**JOB:** Verbatim output of all the material below is required.
(begin)
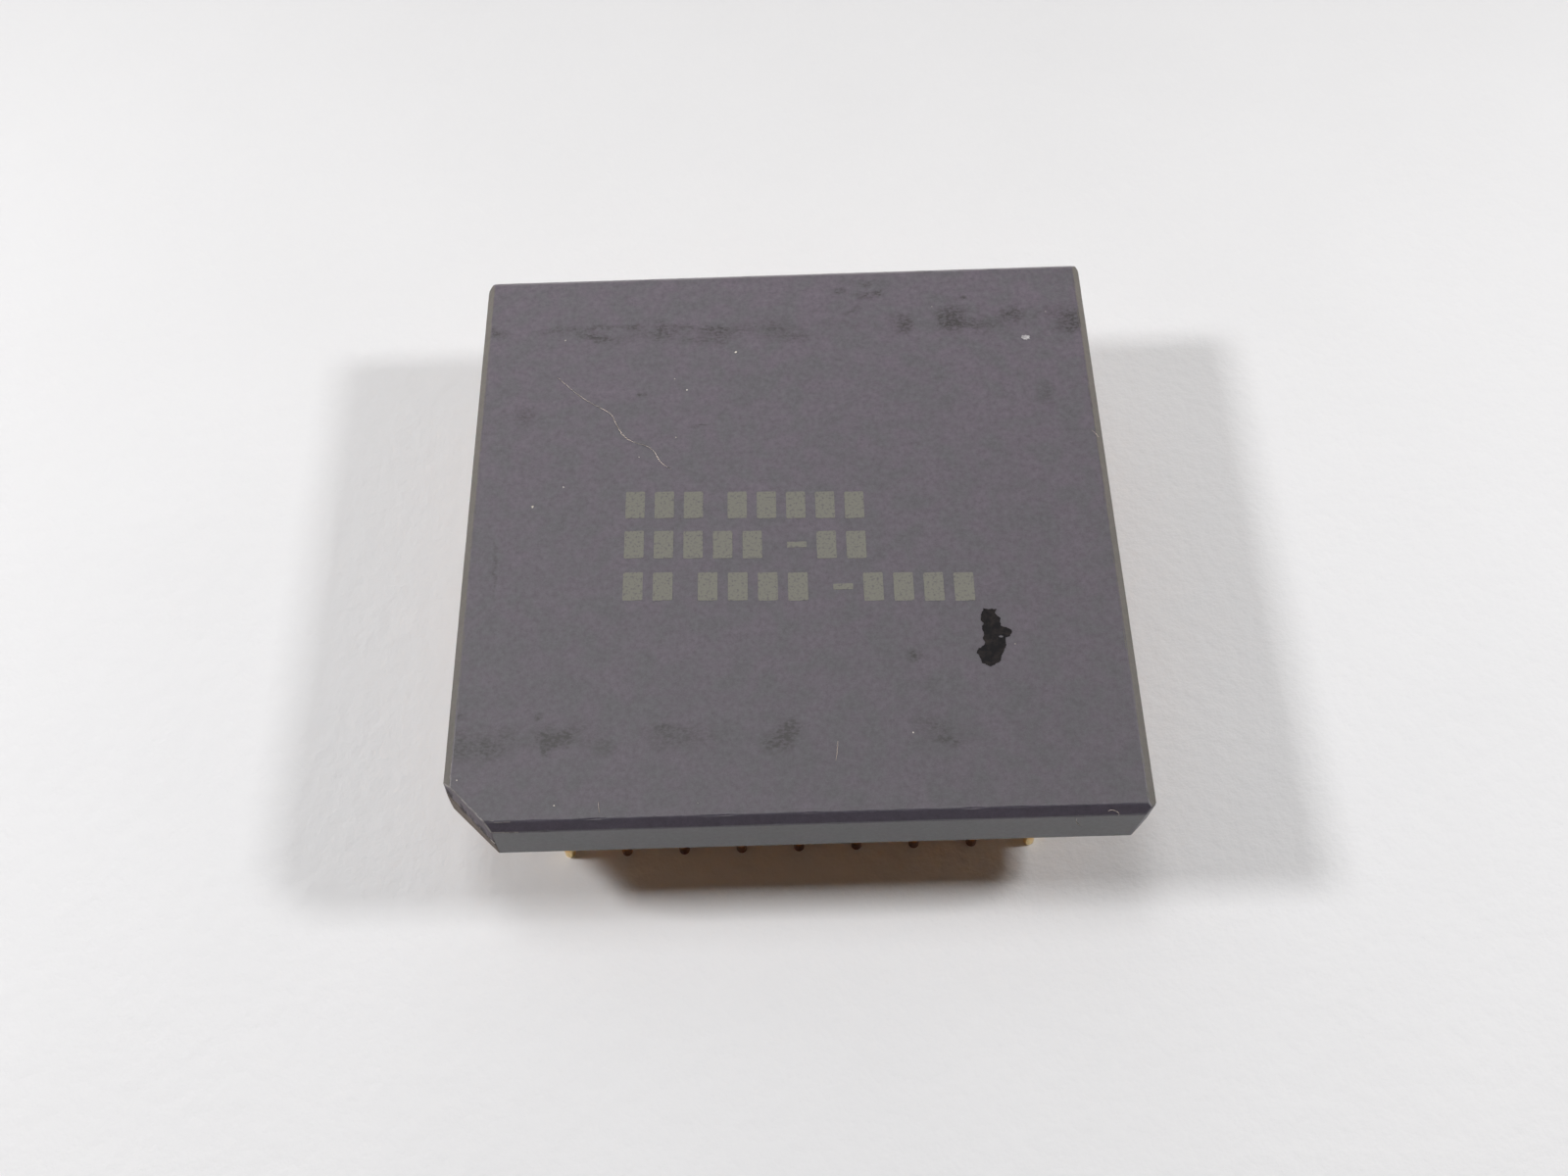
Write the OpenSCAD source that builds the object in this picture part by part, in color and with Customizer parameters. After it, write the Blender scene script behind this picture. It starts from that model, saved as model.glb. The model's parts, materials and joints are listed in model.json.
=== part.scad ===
// Ceramic pin grid array package for a processor die, standing on its pins.
// The die cavity opens on the pin side, under a soldered metal lid.
// Millimetres. +Z is up, the origin lies on the plane of the pin tips, in the middle of the
// pin grid, -Y is the front, and the index corner is the one at -X and -Y.

/* [Pin grid] */
// Pin positions along one side of the grid, the empty corners counted
grid_n = 11; // [11:2:13]
// Distance between neighbouring pins
pitch = 2.54; // [2.4:0.01:2.6]
// Distance from the outer pins' axes to the sides of the ceramic
edge_margin = 1.8; // [1.5:0.05:2.2]

/* [Pins] */
// Diameter of a pin
pin_d = 0.46; // [0.4:0.01:0.52]
// Distance that the pins stand out below the ceramic
pin_standout = 4.8; // [4.3:0.1:5.2]
// Chamfer at a pin's tip
tip_chamfer = 0.12; // [0.05:0.01:0.15]
// Diameter of a pin's nail head, which is brazed to the ceramic
head_d = 0.76; // [0.66:0.02:0.86]
// Thickness of the nail head
head_t = 0.15; // [0.1:0.01:0.2]
// Diameter of the collar on a stand-off pin
collar_d = 1.2; // [1:0.05:1.4]
// Thickness of that collar
collar_t = 0.3; // [0.2:0.02:0.4]
// Distance from the ceramic down to the face of the collars that sits on the board
seat_drop = 1.27; // [1.1:0.01:1.6]

/* [Braze] */
// Radius of the braze fillet from a pad to its pin
braze_r = 0.6; // [0.54:0.02:0.7]
// Thickness at which the fillet ends, on the pin and on the pad
braze_lip = 0.02; // [0.01:0.01:0.04]
// Width of the pad that shows round the braze
pad_rim = 0.03; // [0.02:0.01:0.08]

/* [Ceramic] */
// Thickness of the ceramic
body_t = 2.54; // [2.2:0.02:3]
// Bevel along the four upper edges, at 45 degrees
top_bevel = 0.36; // [0.2:0.02:0.5]
// Leg of the index corner's cut
index_cut = 2.08; // [1.6:0.02:2.6]
// Height of the ground upper part of the index corner's face, at its middle
ground_h = 1.15; // [0.8:0.05:1.6]
// Lean of that ground part, in degrees
ground_lean = 5.3; // [2:0.1:8]
// Fall of its lower edge from the left side to the front, in degrees
ground_fall = 12; // [0:1:15]
// Leg of the small cuts at the front right and rear left corners, at the foot of the bevel
corner_cut = 0.47; // [0.4:0.01:0.6]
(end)
**COMPLETED EXERCISE:**
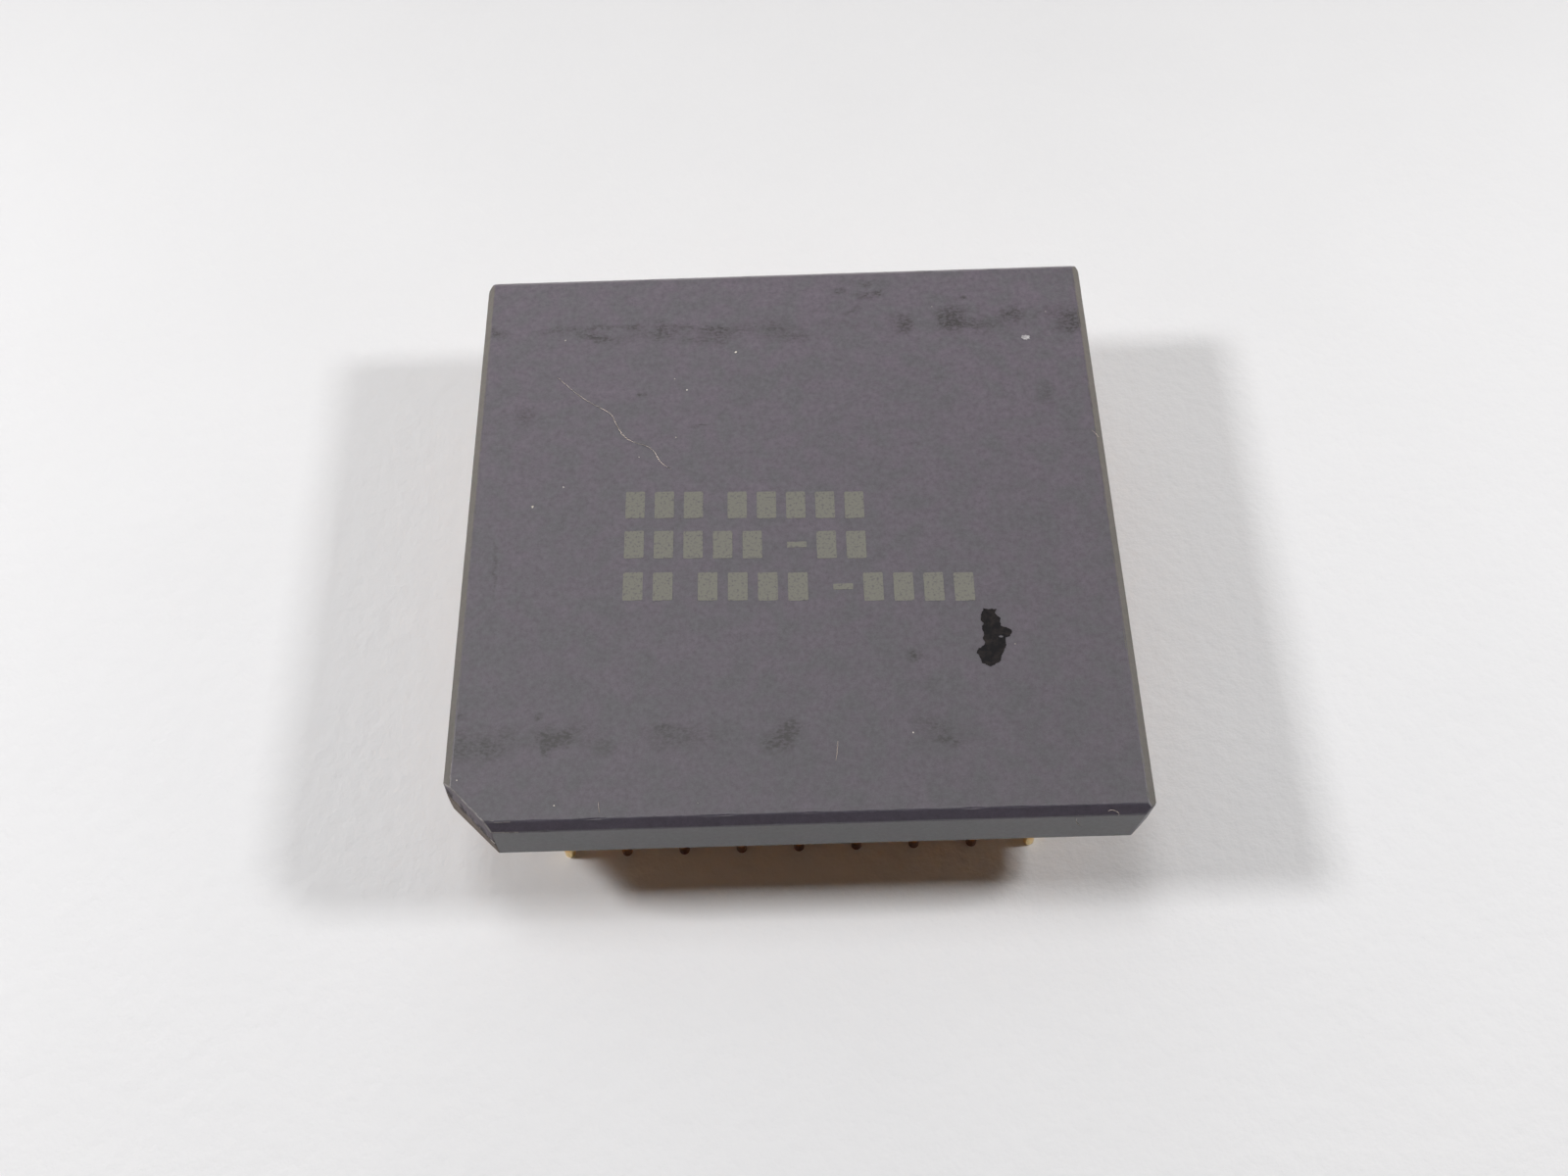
Write the OpenSCAD source that builds the object in this picture part by part, in color and with Customizer parameters. After it, write the Blender scene script behind this picture. It starts from that model, saved as model.glb. The model's parts, materials and joints are listed in model.json.
=== part.scad ===
// Ceramic pin grid array package for a processor die, standing on its pins.
// The die cavity opens on the pin side, under a soldered metal lid.
// Millimetres. +Z is up, the origin lies on the plane of the pin tips, in the middle of the
// pin grid, -Y is the front, and the index corner is the one at -X and -Y.

/* [Pin grid] */
// Pin positions along one side of the grid, the empty corners counted
grid_n = 11; // [11:2:13]
// Distance between neighbouring pins
pitch = 2.54; // [2.4:0.01:2.6]
// Distance from the outer pins' axes to the sides of the ceramic
edge_margin = 1.8; // [1.5:0.05:2.2]

/* [Pins] */
// Diameter of a pin
pin_d = 0.46; // [0.4:0.01:0.52]
// Distance that the pins stand out below the ceramic
pin_standout = 4.8; // [4.3:0.1:5.2]
// Chamfer at a pin's tip
tip_chamfer = 0.12; // [0.05:0.01:0.15]
// Diameter of a pin's nail head, which is brazed to the ceramic
head_d = 0.76; // [0.66:0.02:0.86]
// Thickness of the nail head
head_t = 0.15; // [0.1:0.01:0.2]
// Diameter of the collar on a stand-off pin
collar_d = 1.2; // [1:0.05:1.4]
// Thickness of that collar
collar_t = 0.3; // [0.2:0.02:0.4]
// Distance from the ceramic down to the face of the collars that sits on the board
seat_drop = 1.27; // [1.1:0.01:1.6]

/* [Braze] */
// Radius of the braze fillet from a pad to its pin
braze_r = 0.6; // [0.54:0.02:0.7]
// Thickness at which the fillet ends, on the pin and on the pad
braze_lip = 0.02; // [0.01:0.01:0.04]
// Width of the pad that shows round the braze
pad_rim = 0.03; // [0.02:0.01:0.08]

/* [Ceramic] */
// Thickness of the ceramic
body_t = 2.54; // [2.2:0.02:3]
// Bevel along the four upper edges, at 45 degrees
top_bevel = 0.36; // [0.2:0.02:0.5]
// Leg of the index corner's cut
index_cut = 2.08; // [1.6:0.02:2.6]
// Height of the ground upper part of the index corner's face, at its middle
ground_h = 1.15; // [0.8:0.05:1.6]
// Lean of that ground part, in degrees
ground_lean = 5.3; // [2:0.1:8]
// Fall of its lower edge from the left side to the front, in degrees
ground_fall = 12; // [0:1:15]
// Leg of the small cuts at the front right and rear left corners, at the foot of the bevel
corner_cut = 0.47; // [0.4:0.01:0.6]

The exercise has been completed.